-- Problem to solve --
Reproduce exactly, and only, the lines running from the start of the entries below to the line containing "the hinge line.".

(Records with modeling code)

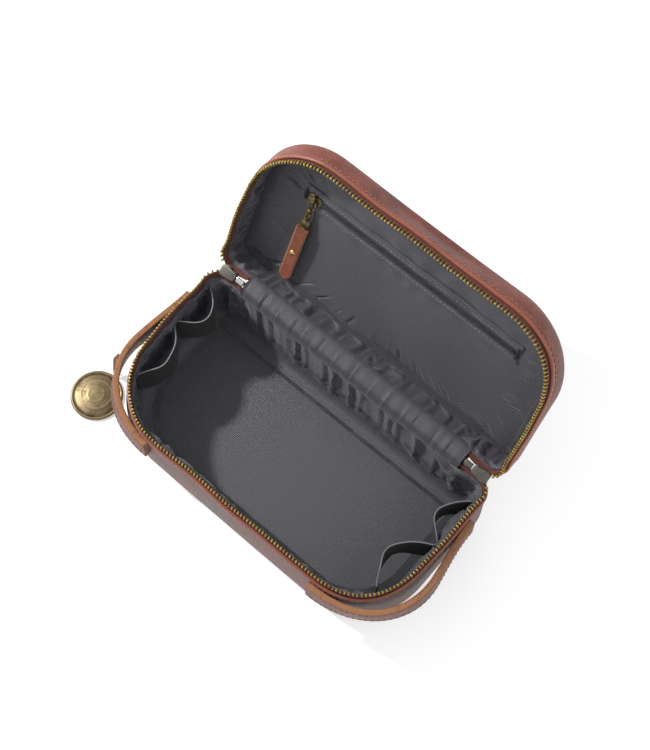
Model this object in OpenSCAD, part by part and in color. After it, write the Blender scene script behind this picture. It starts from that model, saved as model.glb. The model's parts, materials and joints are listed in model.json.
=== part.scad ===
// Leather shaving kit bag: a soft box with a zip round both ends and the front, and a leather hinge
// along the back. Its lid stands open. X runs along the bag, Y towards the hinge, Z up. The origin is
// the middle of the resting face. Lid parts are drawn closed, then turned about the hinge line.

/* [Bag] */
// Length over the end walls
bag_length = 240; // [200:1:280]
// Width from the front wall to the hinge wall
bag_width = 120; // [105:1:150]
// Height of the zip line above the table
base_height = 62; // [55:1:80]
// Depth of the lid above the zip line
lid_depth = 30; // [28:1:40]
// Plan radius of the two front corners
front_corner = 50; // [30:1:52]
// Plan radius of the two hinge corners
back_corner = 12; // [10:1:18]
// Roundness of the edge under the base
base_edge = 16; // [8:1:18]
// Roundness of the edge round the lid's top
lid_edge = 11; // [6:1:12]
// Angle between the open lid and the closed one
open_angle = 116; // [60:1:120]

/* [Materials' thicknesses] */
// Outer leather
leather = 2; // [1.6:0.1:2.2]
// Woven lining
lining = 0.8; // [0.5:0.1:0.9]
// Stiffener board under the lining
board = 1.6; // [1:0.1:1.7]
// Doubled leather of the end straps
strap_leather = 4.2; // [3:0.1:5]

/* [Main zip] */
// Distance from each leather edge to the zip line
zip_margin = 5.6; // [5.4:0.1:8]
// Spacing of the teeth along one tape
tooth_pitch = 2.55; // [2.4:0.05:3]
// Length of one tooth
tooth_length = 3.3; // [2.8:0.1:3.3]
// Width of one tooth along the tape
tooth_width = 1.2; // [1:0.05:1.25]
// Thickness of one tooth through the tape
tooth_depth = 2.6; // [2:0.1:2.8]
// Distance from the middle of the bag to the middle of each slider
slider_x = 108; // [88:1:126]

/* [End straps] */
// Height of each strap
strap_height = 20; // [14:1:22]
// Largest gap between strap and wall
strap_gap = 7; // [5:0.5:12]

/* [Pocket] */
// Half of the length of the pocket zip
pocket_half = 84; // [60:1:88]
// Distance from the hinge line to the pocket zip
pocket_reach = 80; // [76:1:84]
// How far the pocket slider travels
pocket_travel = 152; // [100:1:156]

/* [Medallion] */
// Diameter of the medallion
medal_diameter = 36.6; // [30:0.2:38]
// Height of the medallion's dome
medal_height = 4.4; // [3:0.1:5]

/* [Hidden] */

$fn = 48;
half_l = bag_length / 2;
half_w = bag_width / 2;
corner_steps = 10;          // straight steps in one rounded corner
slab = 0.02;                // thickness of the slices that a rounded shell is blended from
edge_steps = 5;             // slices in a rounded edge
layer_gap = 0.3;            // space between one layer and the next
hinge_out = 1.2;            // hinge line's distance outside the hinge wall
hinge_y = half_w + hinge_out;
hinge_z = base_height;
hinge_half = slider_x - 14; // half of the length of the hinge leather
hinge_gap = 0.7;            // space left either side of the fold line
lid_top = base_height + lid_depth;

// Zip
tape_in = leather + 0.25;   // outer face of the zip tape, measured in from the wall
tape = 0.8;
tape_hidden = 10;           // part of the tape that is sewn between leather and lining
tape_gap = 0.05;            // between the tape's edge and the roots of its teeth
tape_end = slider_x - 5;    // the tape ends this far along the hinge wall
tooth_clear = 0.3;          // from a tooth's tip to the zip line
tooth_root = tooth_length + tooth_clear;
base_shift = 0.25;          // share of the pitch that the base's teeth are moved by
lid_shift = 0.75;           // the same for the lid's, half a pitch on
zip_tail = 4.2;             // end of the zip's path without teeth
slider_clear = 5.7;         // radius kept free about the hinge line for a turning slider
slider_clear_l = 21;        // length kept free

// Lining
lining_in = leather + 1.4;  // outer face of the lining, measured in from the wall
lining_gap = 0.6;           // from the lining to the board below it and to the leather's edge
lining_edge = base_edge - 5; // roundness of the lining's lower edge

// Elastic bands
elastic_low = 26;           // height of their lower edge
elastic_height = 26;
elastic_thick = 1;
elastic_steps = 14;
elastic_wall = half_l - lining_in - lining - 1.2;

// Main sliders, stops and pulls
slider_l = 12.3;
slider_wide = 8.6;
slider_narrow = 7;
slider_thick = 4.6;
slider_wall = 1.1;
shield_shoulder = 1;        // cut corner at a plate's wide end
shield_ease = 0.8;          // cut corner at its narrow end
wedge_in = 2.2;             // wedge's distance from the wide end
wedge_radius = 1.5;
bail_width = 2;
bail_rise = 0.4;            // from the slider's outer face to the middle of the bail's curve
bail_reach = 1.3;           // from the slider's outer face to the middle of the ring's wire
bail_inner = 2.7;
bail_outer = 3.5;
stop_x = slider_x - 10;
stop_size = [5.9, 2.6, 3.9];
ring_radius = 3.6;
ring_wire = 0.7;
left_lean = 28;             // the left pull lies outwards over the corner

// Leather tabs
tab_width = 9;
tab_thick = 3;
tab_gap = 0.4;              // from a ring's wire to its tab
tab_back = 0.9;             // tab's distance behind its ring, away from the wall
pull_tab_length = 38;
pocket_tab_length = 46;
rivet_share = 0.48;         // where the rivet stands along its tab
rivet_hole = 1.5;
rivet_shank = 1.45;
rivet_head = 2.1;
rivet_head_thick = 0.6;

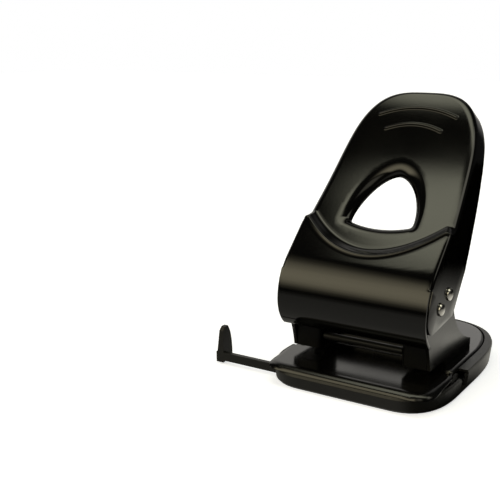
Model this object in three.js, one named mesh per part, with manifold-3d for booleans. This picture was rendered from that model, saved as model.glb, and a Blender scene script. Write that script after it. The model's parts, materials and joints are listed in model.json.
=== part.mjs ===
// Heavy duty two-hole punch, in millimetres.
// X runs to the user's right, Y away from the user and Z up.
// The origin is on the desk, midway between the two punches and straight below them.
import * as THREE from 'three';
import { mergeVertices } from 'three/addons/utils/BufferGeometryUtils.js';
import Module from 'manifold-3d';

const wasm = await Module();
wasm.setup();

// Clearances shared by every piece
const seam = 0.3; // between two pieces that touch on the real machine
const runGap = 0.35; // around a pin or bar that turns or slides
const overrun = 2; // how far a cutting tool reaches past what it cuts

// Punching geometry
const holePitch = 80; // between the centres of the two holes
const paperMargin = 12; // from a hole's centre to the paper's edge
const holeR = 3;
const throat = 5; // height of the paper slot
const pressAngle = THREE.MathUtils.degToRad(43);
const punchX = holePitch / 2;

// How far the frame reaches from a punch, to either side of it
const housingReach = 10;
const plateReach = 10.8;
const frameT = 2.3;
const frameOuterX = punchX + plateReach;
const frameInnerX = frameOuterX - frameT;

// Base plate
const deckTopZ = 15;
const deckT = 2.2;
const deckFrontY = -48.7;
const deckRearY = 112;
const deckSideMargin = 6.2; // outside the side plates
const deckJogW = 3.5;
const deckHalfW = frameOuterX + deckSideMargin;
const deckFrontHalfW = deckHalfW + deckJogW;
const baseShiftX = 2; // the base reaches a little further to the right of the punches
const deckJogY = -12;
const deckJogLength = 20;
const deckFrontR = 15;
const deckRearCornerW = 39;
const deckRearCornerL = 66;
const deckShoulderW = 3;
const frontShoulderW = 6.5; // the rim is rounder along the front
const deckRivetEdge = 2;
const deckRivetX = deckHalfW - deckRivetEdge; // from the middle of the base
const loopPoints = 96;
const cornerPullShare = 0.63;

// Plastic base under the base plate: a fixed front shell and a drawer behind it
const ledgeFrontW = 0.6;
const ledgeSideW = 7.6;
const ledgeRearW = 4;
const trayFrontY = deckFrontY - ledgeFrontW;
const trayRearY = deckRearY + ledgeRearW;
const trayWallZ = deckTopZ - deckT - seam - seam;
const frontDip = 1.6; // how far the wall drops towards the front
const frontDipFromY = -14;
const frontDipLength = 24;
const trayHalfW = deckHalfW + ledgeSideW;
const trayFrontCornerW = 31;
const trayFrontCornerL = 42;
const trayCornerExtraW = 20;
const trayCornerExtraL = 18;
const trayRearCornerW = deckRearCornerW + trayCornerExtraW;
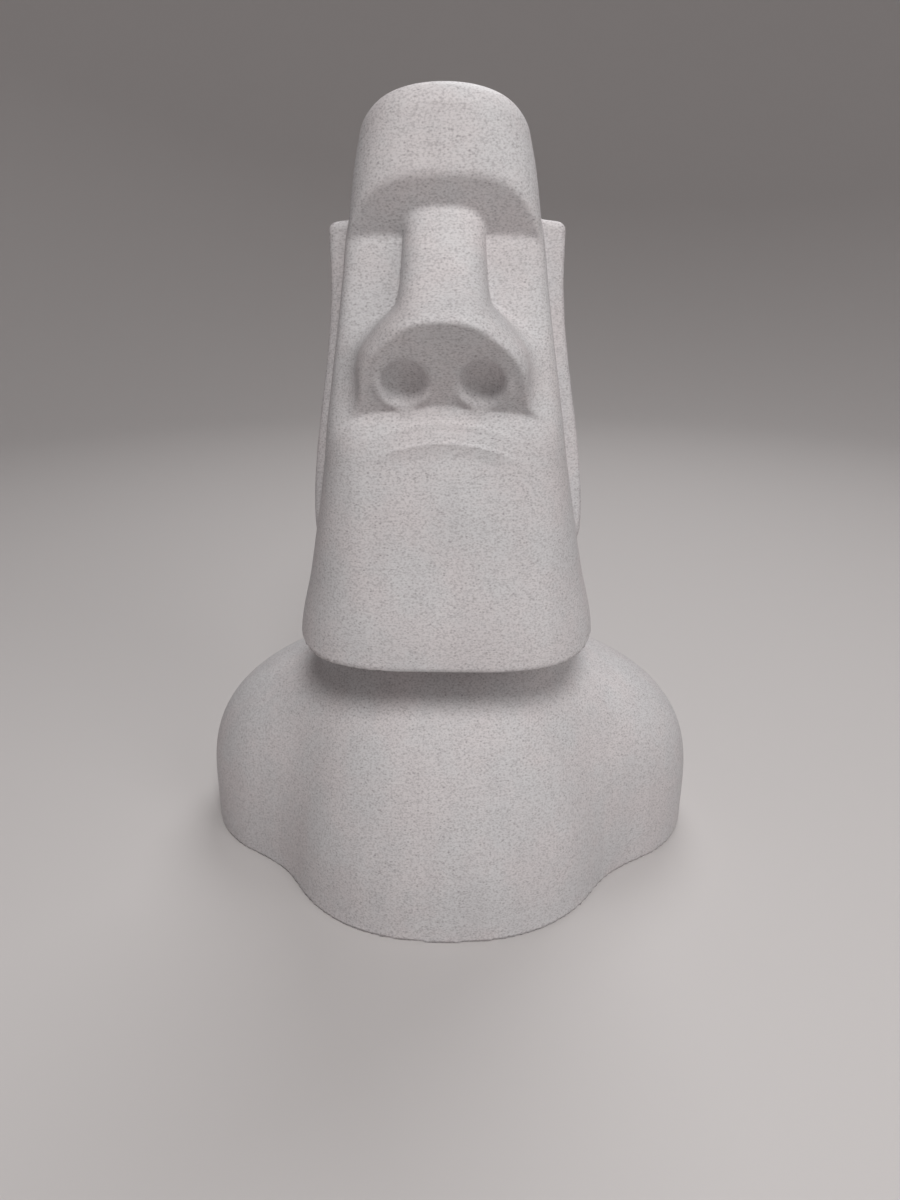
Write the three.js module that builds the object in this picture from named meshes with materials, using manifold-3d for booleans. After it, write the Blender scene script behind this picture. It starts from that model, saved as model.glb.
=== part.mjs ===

-- Complete answer --
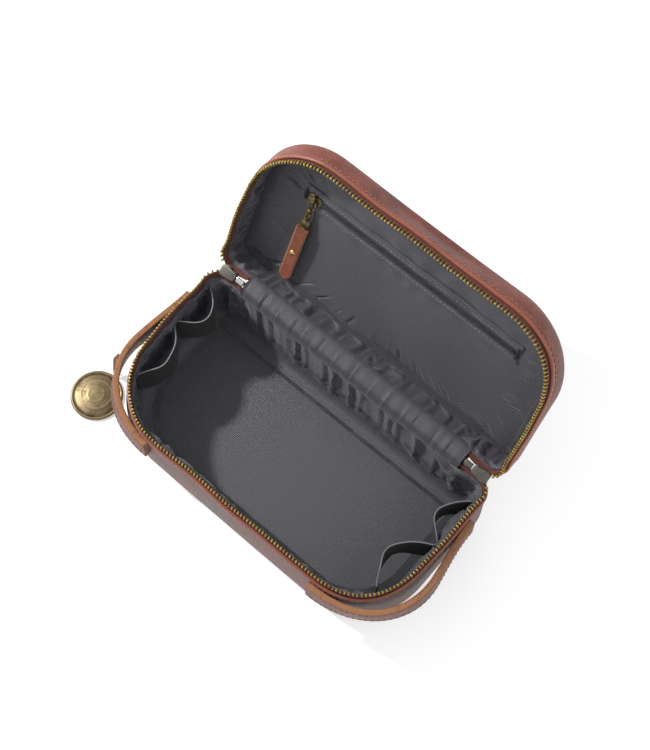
Model this object in OpenSCAD, part by part and in color. After it, write the Blender scene script behind this picture. It starts from that model, saved as model.glb. The model's parts, materials and joints are listed in model.json.
=== part.scad ===
// Leather shaving kit bag: a soft box with a zip round both ends and the front, and a leather hinge
// along the back. Its lid stands open. X runs along the bag, Y towards the hinge, Z up. The origin is
// the middle of the resting face. Lid parts are drawn closed, then turned about the hinge line.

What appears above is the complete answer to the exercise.